### Data

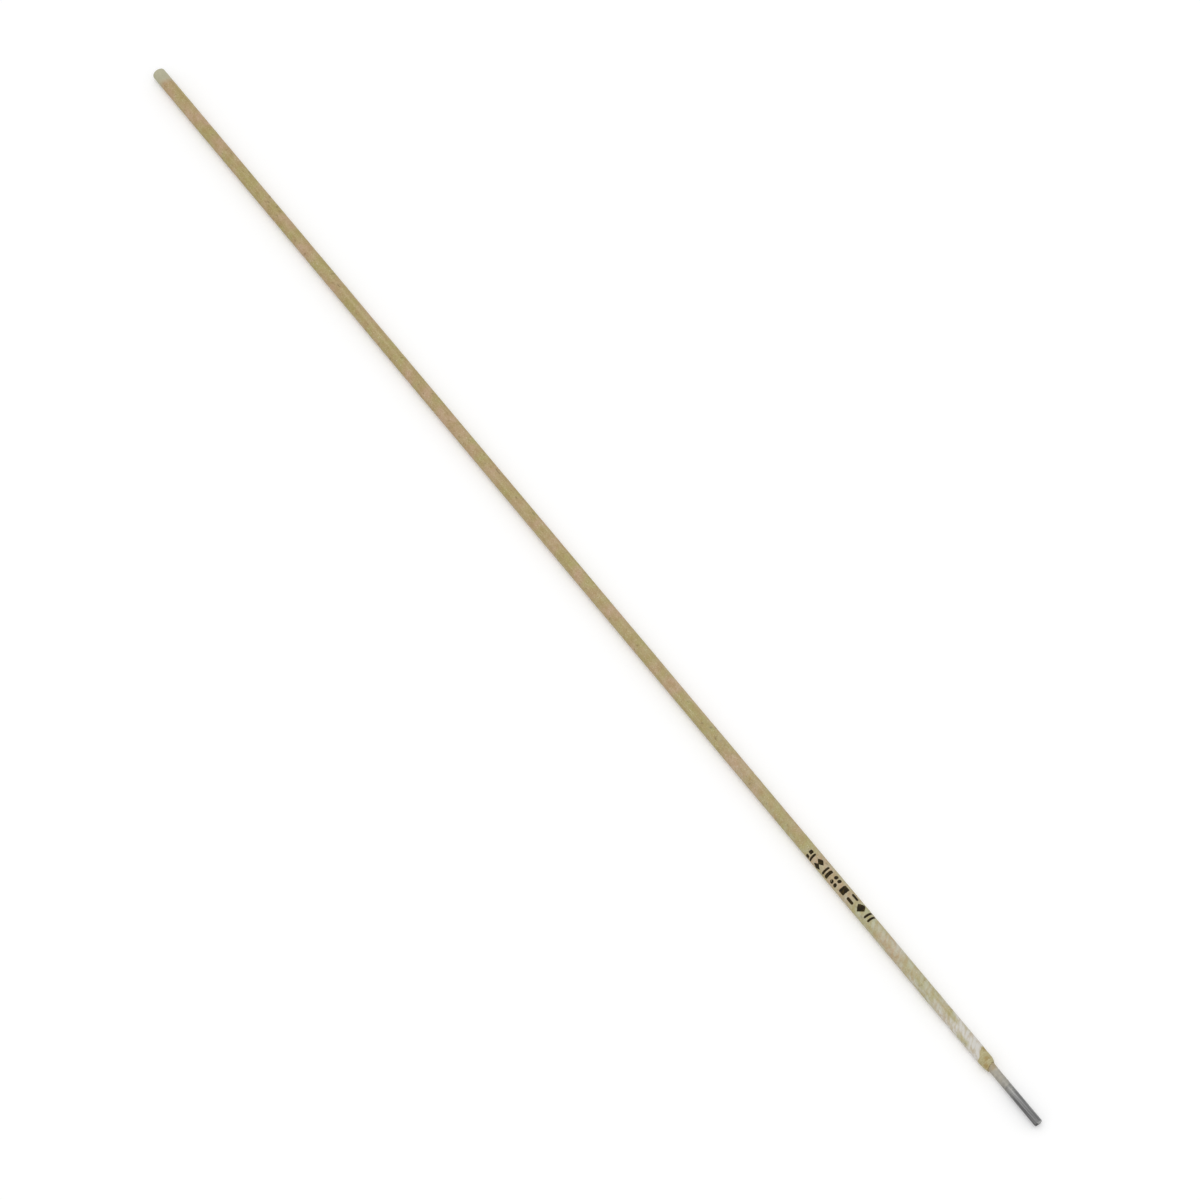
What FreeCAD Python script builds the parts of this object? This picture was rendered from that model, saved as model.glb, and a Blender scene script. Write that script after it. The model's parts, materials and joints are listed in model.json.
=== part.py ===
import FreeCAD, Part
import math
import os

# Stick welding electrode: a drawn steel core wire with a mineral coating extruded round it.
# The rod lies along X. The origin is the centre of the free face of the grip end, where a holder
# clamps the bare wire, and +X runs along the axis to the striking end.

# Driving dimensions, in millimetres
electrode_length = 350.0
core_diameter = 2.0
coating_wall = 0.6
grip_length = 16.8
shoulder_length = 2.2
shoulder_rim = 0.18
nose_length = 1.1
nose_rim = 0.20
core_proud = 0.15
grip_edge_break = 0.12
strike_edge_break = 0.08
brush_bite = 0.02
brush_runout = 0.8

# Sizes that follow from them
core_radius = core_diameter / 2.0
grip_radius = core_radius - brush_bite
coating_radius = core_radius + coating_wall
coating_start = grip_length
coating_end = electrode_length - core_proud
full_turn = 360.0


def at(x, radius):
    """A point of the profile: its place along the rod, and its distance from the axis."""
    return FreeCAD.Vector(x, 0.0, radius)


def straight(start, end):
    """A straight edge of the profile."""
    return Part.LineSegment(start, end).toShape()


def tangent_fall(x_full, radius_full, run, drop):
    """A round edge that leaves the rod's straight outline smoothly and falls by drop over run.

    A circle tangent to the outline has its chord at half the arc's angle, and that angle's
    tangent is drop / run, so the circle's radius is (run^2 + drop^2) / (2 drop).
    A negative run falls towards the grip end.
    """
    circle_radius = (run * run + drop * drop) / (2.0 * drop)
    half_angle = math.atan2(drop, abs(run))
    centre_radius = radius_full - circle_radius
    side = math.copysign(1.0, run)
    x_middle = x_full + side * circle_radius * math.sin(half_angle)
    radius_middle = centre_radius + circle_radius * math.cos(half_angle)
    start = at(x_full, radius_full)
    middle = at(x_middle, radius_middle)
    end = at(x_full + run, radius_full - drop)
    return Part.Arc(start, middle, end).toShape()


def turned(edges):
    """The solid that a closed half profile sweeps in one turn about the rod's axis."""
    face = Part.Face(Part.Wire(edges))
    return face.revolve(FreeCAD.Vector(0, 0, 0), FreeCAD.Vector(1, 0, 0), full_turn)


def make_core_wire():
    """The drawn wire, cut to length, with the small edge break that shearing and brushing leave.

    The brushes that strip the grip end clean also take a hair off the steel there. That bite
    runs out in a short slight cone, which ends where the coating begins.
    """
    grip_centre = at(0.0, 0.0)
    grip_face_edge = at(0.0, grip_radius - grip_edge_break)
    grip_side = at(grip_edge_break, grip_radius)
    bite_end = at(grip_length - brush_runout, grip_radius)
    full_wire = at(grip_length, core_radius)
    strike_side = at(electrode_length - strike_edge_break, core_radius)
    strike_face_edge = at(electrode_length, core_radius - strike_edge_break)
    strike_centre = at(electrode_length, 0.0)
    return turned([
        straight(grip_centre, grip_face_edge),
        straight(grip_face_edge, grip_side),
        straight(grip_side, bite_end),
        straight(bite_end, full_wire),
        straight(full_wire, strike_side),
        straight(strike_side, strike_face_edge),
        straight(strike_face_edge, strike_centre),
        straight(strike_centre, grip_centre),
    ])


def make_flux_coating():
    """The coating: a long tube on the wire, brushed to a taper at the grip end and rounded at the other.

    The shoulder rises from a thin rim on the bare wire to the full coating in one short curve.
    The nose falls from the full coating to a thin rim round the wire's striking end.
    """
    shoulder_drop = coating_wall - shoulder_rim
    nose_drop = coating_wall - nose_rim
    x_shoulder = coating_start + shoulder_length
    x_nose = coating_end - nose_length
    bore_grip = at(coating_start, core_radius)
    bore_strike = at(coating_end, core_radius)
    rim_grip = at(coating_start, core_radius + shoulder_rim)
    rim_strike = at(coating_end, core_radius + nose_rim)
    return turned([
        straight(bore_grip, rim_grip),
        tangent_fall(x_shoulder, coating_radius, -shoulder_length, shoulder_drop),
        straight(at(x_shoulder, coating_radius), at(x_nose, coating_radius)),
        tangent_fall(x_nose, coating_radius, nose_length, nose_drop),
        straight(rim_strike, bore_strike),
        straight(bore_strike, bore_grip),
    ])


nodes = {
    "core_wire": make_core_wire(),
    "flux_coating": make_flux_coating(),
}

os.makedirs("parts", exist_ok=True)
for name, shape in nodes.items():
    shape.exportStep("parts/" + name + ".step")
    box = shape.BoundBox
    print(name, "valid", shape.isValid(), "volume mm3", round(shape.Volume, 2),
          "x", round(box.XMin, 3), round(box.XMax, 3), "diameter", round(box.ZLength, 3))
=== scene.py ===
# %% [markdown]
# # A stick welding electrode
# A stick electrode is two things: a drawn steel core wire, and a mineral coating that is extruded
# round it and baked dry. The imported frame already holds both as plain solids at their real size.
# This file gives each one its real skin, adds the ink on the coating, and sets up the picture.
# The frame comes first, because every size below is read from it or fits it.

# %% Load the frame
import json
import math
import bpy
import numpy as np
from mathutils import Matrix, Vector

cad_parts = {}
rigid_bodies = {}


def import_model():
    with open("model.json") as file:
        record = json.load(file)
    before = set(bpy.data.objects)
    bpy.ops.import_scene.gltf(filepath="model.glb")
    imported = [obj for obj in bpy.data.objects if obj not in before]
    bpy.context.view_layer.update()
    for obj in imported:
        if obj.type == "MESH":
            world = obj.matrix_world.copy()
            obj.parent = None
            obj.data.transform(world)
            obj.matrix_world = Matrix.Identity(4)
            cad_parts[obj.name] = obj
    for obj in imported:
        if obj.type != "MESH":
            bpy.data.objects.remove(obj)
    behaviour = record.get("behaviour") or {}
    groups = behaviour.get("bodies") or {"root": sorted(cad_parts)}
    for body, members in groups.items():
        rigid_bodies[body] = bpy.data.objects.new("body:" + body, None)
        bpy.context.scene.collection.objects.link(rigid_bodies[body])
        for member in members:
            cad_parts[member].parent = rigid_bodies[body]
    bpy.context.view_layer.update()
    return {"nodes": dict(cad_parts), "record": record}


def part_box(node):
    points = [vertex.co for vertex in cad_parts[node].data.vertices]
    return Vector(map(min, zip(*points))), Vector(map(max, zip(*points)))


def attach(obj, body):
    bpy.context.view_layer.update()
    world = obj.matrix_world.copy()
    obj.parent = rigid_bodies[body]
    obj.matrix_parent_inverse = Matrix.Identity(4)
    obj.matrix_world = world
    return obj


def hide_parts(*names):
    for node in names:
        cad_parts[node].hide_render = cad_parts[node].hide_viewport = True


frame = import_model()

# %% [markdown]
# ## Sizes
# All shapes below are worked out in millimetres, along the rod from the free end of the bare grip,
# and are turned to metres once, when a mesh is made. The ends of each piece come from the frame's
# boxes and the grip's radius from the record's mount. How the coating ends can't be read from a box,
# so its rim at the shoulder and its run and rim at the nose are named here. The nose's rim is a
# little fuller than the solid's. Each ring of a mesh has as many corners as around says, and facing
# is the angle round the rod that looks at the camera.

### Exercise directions
Return all of the data word for word.

### Worked solution
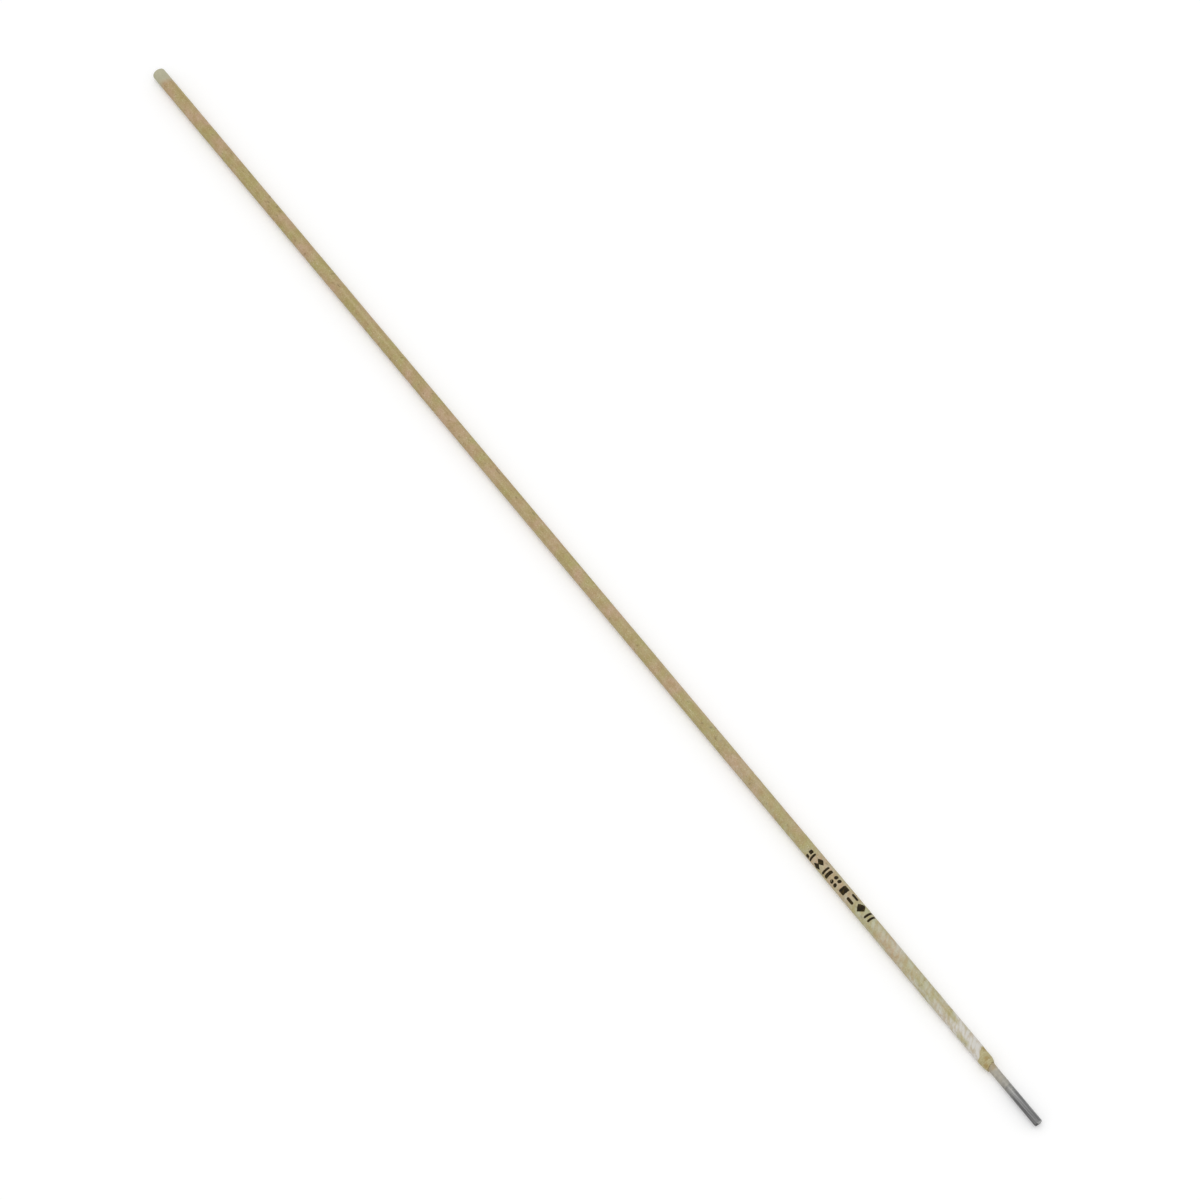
What FreeCAD Python script builds the parts of this object? This picture was rendered from that model, saved as model.glb, and a Blender scene script. Write that script after it. The model's parts, materials and joints are listed in model.json.
=== part.py ===
import FreeCAD, Part
import math
import os

# Stick welding electrode: a drawn steel core wire with a mineral coating extruded round it.
# The rod lies along X. The origin is the centre of the free face of the grip end, where a holder
# clamps the bare wire, and +X runs along the axis to the striking end.

# Driving dimensions, in millimetres
electrode_length = 350.0
core_diameter = 2.0
coating_wall = 0.6
grip_length = 16.8
shoulder_length = 2.2
shoulder_rim = 0.18
nose_length = 1.1
nose_rim = 0.20
core_proud = 0.15
grip_edge_break = 0.12
strike_edge_break = 0.08
brush_bite = 0.02
brush_runout = 0.8

# Sizes that follow from them
core_radius = core_diameter / 2.0
grip_radius = core_radius - brush_bite
coating_radius = core_radius + coating_wall
coating_start = grip_length
coating_end = electrode_length - core_proud
full_turn = 360.0


def at(x, radius):
    """A point of the profile: its place along the rod, and its distance from the axis."""
    return FreeCAD.Vector(x, 0.0, radius)


def straight(start, end):
    """A straight edge of the profile."""
    return Part.LineSegment(start, end).toShape()


def tangent_fall(x_full, radius_full, run, drop):
    """A round edge that leaves the rod's straight outline smoothly and falls by drop over run.

    A circle tangent to the outline has its chord at half the arc's angle, and that angle's
    tangent is drop / run, so the circle's radius is (run^2 + drop^2) / (2 drop).
    A negative run falls towards the grip end.
    """
    circle_radius = (run * run + drop * drop) / (2.0 * drop)
    half_angle = math.atan2(drop, abs(run))
    centre_radius = radius_full - circle_radius
    side = math.copysign(1.0, run)
    x_middle = x_full + side * circle_radius * math.sin(half_angle)
    radius_middle = centre_radius + circle_radius * math.cos(half_angle)
    start = at(x_full, radius_full)
    middle = at(x_middle, radius_middle)
    end = at(x_full + run, radius_full - drop)
    return Part.Arc(start, middle, end).toShape()


def turned(edges):
    """The solid that a closed half profile sweeps in one turn about the rod's axis."""
    face = Part.Face(Part.Wire(edges))
    return face.revolve(FreeCAD.Vector(0, 0, 0), FreeCAD.Vector(1, 0, 0), full_turn)


def make_core_wire():
    """The drawn wire, cut to length, with the small edge break that shearing and brushing leave.

    The brushes that strip the grip end clean also take a hair off the steel there. That bite
    runs out in a short slight cone, which ends where the coating begins.
    """
    grip_centre = at(0.0, 0.0)
    grip_face_edge = at(0.0, grip_radius - grip_edge_break)
    grip_side = at(grip_edge_break, grip_radius)
    bite_end = at(grip_length - brush_runout, grip_radius)
    full_wire = at(grip_length, core_radius)
    strike_side = at(electrode_length - strike_edge_break, core_radius)
    strike_face_edge = at(electrode_length, core_radius - strike_edge_break)
    strike_centre = at(electrode_length, 0.0)
    return turned([
        straight(grip_centre, grip_face_edge),
        straight(grip_face_edge, grip_side),
        straight(grip_side, bite_end),
        straight(bite_end, full_wire),
        straight(full_wire, strike_side),
        straight(strike_side, strike_face_edge),
        straight(strike_face_edge, strike_centre),
        straight(strike_centre, grip_centre),
    ])


def make_flux_coating():
    """The coating: a long tube on the wire, brushed to a taper at the grip end and rounded at the other.

    The shoulder rises from a thin rim on the bare wire to the full coating in one short curve.
    The nose falls from the full coating to a thin rim round the wire's striking end.
    """
    shoulder_drop = coating_wall - shoulder_rim
    nose_drop = coating_wall - nose_rim
    x_shoulder = coating_start + shoulder_length
    x_nose = coating_end - nose_length
    bore_grip = at(coating_start, core_radius)
    bore_strike = at(coating_end, core_radius)
    rim_grip = at(coating_start, core_radius + shoulder_rim)
    rim_strike = at(coating_end, core_radius + nose_rim)
    return turned([
        straight(bore_grip, rim_grip),
        tangent_fall(x_shoulder, coating_radius, -shoulder_length, shoulder_drop),
        straight(at(x_shoulder, coating_radius), at(x_nose, coating_radius)),
        tangent_fall(x_nose, coating_radius, nose_length, nose_drop),
        straight(rim_strike, bore_strike),
        straight(bore_strike, bore_grip),
    ])


nodes = {
    "core_wire": make_core_wire(),
    "flux_coating": make_flux_coating(),
}

os.makedirs("parts", exist_ok=True)
for name, shape in nodes.items():
    shape.exportStep("parts/" + name + ".step")
    box = shape.BoundBox
    print(name, "valid", shape.isValid(), "volume mm3", round(shape.Volume, 2),
          "x", round(box.XMin, 3), round(box.XMax, 3), "diameter", round(box.ZLength, 3))
=== scene.py ===
# %% [markdown]
# # A stick welding electrode
# A stick electrode is two things: a drawn steel core wire, and a mineral coating that is extruded
# round it and baked dry. The imported frame already holds both as plain solids at their real size.
# This file gives each one its real skin, adds the ink on the coating, and sets up the picture.
# The frame comes first, because every size below is read from it or fits it.

# %% Load the frame
import json
import math
import bpy
import numpy as np
from mathutils import Matrix, Vector

cad_parts = {}
rigid_bodies = {}


def import_model():
    with open("model.json") as file:
        record = json.load(file)
    before = set(bpy.data.objects)
    bpy.ops.import_scene.gltf(filepath="model.glb")
    imported = [obj for obj in bpy.data.objects if obj not in before]
    bpy.context.view_layer.update()
    for obj in imported:
        if obj.type == "MESH":
            world = obj.matrix_world.copy()
            obj.parent = None
            obj.data.transform(world)
            obj.matrix_world = Matrix.Identity(4)
            cad_parts[obj.name] = obj
    for obj in imported:
        if obj.type != "MESH":
            bpy.data.objects.remove(obj)
    behaviour = record.get("behaviour") or {}
    groups = behaviour.get("bodies") or {"root": sorted(cad_parts)}
    for body, members in groups.items():
        rigid_bodies[body] = bpy.data.objects.new("body:" + body, None)
        bpy.context.scene.collection.objects.link(rigid_bodies[body])
        for member in members:
            cad_parts[member].parent = rigid_bodies[body]
    bpy.context.view_layer.update()
    return {"nodes": dict(cad_parts), "record": record}


def part_box(node):
    points = [vertex.co for vertex in cad_parts[node].data.vertices]
    return Vector(map(min, zip(*points))), Vector(map(max, zip(*points)))


def attach(obj, body):
    bpy.context.view_layer.update()
    world = obj.matrix_world.copy()
    obj.parent = rigid_bodies[body]
    obj.matrix_parent_inverse = Matrix.Identity(4)
    obj.matrix_world = world
    return obj


def hide_parts(*names):
    for node in names:
        cad_parts[node].hide_render = cad_parts[node].hide_viewport = True


frame = import_model()

# %% [markdown]
# ## Sizes
# All shapes below are worked out in millimetres, along the rod from the free end of the bare grip,
# and are turned to metres once, when a mesh is made. The ends of each piece come from the frame's
# boxes and the grip's radius from the record's mount. How the coating ends can't be read from a box,
# so its rim at the shoulder and its run and rim at the nose are named here. The nose's rim is a
# little fuller than the solid's. Each ring of a mesh has as many corners as around says, and facing
# is the angle round the rod that looks at the camera.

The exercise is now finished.